▶ [Goal of the exercise]
Go through the records and show each line where the word "picture" occurs.

▶ [Provided information]
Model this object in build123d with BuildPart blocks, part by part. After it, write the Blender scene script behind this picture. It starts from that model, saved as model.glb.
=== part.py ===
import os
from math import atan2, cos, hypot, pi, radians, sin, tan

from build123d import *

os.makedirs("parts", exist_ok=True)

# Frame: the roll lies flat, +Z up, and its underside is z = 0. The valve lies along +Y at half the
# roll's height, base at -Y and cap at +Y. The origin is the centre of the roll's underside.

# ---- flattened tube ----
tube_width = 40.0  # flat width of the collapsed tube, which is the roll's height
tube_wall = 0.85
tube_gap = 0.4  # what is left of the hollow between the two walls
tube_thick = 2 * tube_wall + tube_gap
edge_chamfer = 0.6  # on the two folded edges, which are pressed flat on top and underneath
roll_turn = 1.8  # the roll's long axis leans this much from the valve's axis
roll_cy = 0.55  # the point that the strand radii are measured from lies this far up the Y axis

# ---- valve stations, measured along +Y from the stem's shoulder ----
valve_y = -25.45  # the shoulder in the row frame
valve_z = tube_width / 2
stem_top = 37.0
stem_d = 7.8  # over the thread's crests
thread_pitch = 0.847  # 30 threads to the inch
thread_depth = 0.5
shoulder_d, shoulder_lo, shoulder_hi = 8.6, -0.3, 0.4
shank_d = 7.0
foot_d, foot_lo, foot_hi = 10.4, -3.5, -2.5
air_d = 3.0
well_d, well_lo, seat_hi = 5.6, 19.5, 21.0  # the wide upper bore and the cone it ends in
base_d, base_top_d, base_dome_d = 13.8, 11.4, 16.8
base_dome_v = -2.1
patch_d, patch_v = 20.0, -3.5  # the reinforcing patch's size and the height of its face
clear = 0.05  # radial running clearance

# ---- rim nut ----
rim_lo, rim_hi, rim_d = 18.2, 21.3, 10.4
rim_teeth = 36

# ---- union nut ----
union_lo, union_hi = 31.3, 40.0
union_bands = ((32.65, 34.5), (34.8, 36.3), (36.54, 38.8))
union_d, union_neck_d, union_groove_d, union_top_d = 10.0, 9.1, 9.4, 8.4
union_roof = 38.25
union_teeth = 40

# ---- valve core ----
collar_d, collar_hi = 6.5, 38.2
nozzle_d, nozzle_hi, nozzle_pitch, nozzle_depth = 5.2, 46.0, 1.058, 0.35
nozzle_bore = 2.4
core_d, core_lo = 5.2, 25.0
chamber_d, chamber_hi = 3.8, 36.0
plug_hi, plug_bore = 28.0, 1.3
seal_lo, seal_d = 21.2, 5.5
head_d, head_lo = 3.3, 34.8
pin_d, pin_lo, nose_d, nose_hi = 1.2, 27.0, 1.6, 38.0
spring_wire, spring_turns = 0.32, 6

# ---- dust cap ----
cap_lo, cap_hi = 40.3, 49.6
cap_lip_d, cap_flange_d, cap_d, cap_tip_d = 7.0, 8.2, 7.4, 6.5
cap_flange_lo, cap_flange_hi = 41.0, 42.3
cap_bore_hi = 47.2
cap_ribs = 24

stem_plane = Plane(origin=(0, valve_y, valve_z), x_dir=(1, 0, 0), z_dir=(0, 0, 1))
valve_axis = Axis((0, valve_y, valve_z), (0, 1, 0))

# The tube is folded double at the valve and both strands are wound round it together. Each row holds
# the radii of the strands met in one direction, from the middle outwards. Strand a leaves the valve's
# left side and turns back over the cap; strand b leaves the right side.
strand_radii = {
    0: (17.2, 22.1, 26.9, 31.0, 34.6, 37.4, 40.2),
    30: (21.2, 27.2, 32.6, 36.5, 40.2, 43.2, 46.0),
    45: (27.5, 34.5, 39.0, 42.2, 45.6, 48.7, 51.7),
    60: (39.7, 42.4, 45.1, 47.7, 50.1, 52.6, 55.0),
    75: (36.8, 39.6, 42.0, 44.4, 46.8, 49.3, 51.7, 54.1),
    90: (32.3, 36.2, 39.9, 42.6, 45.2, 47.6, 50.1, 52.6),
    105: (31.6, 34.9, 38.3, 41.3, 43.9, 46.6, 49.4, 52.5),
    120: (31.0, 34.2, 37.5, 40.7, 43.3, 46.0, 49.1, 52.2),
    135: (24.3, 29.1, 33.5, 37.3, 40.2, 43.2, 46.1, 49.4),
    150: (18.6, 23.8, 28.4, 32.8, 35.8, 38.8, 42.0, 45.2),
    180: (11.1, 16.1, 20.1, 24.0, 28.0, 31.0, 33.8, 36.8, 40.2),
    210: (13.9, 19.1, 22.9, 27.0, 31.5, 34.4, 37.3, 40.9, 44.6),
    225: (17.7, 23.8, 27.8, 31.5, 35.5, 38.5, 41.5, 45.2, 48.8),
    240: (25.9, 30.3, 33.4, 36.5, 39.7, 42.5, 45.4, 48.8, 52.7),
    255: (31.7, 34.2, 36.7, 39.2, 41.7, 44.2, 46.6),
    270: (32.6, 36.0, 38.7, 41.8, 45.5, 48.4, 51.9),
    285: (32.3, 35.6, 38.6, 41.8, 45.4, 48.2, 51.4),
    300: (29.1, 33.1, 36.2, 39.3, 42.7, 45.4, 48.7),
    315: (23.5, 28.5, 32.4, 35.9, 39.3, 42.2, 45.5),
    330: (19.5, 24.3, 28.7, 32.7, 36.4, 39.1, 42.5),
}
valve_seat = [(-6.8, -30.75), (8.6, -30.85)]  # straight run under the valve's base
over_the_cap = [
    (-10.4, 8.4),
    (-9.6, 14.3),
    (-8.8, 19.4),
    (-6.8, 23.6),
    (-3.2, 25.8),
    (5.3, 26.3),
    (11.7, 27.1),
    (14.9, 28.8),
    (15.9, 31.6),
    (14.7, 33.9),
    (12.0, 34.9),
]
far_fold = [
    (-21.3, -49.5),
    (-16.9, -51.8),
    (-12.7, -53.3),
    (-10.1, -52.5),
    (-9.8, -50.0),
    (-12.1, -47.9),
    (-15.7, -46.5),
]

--

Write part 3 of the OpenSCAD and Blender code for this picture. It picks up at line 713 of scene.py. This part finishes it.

▶ [Solution to this task]
Model this object in build123d with BuildPart blocks, part by part. After it, write the Blender scene script behind this picture. It starts from that model, saved as model.glb.
Write part 3 of the OpenSCAD and Blender code for this picture. It picks up at line 713 of scene.py. This part finishes it.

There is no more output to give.